■ **Set task**
Your answer should consist solely of the lines from the one with "Continue the OpenSCAD" through the one with "module hinge_block_right() color([0.55, 0.56, 0.58])", copied exactly, endpoints included.

■ **Provided records**

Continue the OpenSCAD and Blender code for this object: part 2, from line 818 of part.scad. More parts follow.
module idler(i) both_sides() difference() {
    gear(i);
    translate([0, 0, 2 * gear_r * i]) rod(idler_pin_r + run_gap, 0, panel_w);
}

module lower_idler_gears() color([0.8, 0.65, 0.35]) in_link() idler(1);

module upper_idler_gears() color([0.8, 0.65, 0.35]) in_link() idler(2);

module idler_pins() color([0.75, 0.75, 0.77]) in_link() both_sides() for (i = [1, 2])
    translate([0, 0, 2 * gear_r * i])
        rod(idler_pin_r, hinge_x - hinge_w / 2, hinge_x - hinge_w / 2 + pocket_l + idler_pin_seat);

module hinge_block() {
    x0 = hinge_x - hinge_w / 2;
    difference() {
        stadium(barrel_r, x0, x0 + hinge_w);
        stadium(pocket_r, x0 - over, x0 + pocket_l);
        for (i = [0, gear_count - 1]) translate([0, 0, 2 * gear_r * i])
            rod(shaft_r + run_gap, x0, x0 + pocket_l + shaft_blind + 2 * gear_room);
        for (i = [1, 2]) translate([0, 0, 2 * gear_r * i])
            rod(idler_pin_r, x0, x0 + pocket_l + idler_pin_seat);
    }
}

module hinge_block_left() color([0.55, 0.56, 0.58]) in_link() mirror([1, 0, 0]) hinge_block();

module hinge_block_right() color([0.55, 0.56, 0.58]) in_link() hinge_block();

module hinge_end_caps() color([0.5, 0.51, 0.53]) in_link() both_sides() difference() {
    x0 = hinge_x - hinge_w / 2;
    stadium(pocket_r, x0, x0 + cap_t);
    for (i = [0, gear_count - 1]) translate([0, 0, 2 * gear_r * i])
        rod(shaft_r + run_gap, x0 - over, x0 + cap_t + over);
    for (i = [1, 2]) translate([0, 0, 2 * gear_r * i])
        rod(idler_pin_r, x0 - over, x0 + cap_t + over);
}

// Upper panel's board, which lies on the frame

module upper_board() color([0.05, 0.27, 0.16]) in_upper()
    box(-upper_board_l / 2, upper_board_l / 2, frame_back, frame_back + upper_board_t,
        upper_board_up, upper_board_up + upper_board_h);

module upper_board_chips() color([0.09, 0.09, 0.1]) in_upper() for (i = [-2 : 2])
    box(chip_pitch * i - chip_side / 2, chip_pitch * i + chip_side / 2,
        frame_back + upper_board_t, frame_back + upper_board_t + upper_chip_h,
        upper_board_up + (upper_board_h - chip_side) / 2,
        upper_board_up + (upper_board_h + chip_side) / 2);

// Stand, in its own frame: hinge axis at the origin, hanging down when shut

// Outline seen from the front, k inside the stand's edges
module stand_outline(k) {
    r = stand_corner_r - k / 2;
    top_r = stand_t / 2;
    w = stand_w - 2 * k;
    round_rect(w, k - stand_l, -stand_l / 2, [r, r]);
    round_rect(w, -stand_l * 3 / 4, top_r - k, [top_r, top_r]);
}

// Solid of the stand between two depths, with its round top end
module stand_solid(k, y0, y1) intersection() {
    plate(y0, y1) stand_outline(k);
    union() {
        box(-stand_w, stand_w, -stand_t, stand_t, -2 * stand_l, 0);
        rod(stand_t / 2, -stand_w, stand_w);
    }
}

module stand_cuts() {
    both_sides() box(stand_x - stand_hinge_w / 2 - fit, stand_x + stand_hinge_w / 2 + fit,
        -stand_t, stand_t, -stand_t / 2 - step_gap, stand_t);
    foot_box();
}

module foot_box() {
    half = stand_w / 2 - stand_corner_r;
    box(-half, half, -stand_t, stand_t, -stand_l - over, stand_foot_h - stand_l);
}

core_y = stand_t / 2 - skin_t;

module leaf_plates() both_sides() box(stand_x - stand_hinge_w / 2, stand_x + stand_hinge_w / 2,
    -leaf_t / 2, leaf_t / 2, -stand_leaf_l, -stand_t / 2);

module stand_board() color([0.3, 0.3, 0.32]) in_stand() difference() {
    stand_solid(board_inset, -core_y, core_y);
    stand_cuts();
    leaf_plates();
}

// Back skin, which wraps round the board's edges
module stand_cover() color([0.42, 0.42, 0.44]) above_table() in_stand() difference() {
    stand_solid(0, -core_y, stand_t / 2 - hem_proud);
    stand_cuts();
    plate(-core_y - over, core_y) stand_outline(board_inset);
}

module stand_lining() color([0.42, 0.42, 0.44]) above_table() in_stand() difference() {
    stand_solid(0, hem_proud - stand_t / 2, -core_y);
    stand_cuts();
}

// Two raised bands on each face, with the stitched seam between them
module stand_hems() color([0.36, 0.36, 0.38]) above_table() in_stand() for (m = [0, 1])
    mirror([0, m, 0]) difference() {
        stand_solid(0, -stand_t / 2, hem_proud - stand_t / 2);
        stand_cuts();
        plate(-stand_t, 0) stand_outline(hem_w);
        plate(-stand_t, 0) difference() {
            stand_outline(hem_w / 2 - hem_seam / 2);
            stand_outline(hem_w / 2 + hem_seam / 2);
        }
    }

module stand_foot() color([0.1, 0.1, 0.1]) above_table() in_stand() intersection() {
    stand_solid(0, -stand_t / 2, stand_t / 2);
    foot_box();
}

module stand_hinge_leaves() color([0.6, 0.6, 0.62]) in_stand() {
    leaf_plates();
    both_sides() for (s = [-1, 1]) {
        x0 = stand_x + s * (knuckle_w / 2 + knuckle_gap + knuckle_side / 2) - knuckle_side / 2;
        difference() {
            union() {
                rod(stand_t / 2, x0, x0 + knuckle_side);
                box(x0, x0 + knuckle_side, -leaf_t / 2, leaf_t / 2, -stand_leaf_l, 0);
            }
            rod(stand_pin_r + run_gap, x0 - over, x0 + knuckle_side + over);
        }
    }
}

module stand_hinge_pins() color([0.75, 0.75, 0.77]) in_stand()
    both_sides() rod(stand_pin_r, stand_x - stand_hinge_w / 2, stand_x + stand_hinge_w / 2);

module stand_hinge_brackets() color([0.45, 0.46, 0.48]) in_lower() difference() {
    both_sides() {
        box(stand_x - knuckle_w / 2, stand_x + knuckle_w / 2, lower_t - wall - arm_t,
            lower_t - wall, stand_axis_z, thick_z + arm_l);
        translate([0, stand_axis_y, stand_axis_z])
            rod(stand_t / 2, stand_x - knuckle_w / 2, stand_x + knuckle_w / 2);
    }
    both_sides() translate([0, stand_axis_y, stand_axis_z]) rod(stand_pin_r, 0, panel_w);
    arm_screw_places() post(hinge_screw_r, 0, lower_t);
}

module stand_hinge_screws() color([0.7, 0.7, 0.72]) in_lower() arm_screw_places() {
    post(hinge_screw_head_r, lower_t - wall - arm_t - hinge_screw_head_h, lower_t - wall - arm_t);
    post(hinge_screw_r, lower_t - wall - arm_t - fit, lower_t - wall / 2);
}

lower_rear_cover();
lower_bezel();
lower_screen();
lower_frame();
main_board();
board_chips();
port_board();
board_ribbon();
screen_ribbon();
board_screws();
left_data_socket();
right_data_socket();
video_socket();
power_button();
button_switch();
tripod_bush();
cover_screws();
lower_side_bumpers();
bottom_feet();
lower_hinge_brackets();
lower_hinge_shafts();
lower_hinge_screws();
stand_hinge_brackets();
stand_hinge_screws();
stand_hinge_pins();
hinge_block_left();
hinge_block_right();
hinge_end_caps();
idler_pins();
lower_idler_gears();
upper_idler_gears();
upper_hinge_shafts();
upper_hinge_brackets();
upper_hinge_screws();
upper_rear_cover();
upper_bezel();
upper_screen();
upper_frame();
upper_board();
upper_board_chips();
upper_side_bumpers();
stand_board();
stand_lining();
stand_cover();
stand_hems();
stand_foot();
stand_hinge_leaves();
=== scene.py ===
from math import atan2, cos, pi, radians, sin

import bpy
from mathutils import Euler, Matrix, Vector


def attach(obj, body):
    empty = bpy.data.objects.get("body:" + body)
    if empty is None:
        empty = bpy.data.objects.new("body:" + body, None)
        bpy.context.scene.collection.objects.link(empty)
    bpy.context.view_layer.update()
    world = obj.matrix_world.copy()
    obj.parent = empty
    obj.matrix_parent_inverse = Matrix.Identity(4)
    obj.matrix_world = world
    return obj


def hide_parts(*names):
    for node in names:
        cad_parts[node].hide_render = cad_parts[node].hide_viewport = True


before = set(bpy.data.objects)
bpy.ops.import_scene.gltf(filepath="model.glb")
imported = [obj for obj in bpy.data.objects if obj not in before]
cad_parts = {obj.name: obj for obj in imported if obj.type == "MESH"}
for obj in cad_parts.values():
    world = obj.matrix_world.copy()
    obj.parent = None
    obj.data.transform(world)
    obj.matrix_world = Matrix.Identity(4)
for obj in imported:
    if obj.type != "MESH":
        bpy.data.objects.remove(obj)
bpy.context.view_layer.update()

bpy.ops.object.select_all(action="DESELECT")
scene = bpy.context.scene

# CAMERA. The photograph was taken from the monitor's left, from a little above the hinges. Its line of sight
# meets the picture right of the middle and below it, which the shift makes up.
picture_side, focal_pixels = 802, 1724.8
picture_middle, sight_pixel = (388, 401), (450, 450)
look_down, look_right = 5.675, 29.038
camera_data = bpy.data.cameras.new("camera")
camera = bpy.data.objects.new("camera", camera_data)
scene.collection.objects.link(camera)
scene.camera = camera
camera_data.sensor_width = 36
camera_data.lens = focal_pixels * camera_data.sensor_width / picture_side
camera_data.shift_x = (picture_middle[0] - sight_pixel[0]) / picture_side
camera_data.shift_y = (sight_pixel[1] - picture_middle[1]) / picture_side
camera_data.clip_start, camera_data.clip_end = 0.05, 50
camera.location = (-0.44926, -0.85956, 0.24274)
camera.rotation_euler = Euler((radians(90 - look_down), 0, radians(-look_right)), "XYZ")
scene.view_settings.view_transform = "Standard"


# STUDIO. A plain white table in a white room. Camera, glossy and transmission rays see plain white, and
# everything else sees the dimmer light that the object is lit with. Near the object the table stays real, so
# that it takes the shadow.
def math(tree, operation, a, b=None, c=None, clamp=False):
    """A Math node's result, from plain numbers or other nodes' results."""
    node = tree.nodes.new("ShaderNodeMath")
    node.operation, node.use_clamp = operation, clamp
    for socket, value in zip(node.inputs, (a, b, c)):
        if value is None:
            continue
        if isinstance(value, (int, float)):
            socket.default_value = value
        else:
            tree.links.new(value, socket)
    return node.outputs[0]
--
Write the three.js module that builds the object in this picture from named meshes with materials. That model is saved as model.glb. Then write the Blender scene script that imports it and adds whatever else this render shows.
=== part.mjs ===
--
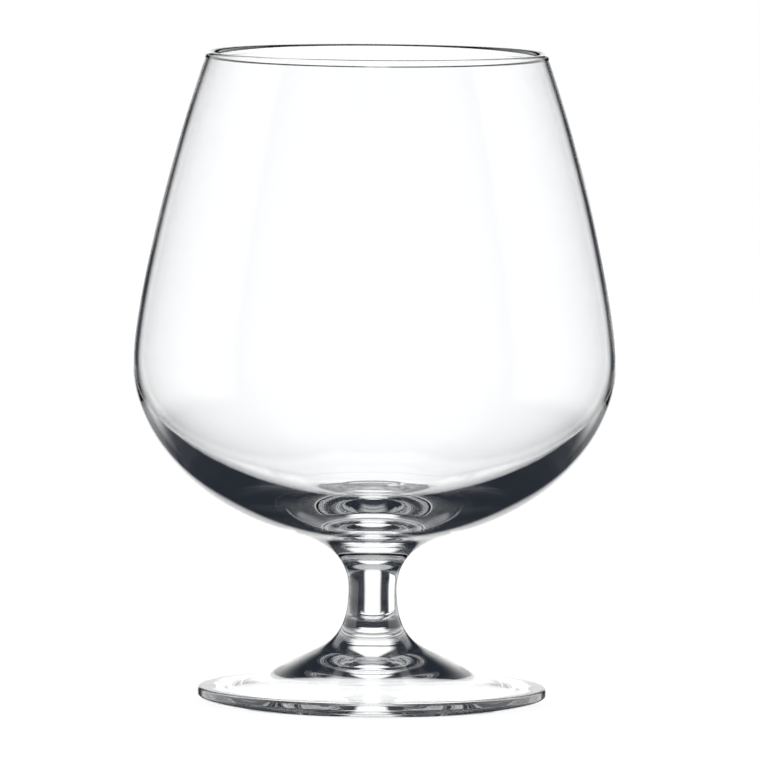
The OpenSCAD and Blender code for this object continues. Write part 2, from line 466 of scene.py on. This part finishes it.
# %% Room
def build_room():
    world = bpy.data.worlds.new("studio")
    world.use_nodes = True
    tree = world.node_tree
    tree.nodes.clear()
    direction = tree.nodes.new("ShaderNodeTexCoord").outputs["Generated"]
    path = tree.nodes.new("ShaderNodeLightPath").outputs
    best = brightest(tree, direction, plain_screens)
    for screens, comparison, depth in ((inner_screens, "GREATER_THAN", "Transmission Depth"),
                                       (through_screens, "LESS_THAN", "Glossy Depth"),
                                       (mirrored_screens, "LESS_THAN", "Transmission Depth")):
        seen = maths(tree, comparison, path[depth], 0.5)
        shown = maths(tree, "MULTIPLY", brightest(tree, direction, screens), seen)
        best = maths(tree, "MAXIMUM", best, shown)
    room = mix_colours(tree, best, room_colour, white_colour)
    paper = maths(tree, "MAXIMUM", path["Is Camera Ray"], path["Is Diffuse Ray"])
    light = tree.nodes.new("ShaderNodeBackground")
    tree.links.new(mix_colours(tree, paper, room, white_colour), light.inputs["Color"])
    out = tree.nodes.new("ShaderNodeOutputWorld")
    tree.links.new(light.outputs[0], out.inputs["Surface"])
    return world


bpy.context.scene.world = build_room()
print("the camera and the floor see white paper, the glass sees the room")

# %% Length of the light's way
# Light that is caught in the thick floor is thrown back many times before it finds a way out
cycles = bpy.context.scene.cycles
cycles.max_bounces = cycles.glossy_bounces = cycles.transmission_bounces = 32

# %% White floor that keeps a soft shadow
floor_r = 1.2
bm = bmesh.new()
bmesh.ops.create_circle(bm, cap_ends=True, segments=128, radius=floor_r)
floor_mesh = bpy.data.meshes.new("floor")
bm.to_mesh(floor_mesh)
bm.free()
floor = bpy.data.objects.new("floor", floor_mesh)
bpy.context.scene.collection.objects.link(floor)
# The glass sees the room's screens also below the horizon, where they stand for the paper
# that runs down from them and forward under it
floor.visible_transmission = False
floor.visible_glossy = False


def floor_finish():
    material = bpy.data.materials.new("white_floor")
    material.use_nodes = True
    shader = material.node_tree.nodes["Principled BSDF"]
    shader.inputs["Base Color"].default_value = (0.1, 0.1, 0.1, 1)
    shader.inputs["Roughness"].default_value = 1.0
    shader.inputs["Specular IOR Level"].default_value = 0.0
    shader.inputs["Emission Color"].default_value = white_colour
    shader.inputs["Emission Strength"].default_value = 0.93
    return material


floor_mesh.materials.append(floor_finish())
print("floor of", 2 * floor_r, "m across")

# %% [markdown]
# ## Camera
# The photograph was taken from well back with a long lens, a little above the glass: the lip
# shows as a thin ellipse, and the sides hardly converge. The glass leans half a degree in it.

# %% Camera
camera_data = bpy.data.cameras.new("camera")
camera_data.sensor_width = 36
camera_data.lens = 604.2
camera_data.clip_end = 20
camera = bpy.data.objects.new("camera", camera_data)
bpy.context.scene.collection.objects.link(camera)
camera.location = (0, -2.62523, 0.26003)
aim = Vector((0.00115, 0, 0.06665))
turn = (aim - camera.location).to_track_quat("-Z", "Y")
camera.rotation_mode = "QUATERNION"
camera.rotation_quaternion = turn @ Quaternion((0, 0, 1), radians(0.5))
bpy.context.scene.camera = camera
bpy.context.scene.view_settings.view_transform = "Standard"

■ **Output for this task**
Continue the OpenSCAD and Blender code for this object: part 2, from line 818 of part.scad. More parts follow.
module idler(i) both_sides() difference() {
    gear(i);
    translate([0, 0, 2 * gear_r * i]) rod(idler_pin_r + run_gap, 0, panel_w);
}

module lower_idler_gears() color([0.8, 0.65, 0.35]) in_link() idler(1);

module upper_idler_gears() color([0.8, 0.65, 0.35]) in_link() idler(2);

module idler_pins() color([0.75, 0.75, 0.77]) in_link() both_sides() for (i = [1, 2])
    translate([0, 0, 2 * gear_r * i])
        rod(idler_pin_r, hinge_x - hinge_w / 2, hinge_x - hinge_w / 2 + pocket_l + idler_pin_seat);

module hinge_block() {
    x0 = hinge_x - hinge_w / 2;
    difference() {
        stadium(barrel_r, x0, x0 + hinge_w);
        stadium(pocket_r, x0 - over, x0 + pocket_l);
        for (i = [0, gear_count - 1]) translate([0, 0, 2 * gear_r * i])
            rod(shaft_r + run_gap, x0, x0 + pocket_l + shaft_blind + 2 * gear_room);
        for (i = [1, 2]) translate([0, 0, 2 * gear_r * i])
            rod(idler_pin_r, x0, x0 + pocket_l + idler_pin_seat);
    }
}

module hinge_block_left() color([0.55, 0.56, 0.58]) in_link() mirror([1, 0, 0]) hinge_block();

module hinge_block_right() color([0.55, 0.56, 0.58]) in_link() hinge_block();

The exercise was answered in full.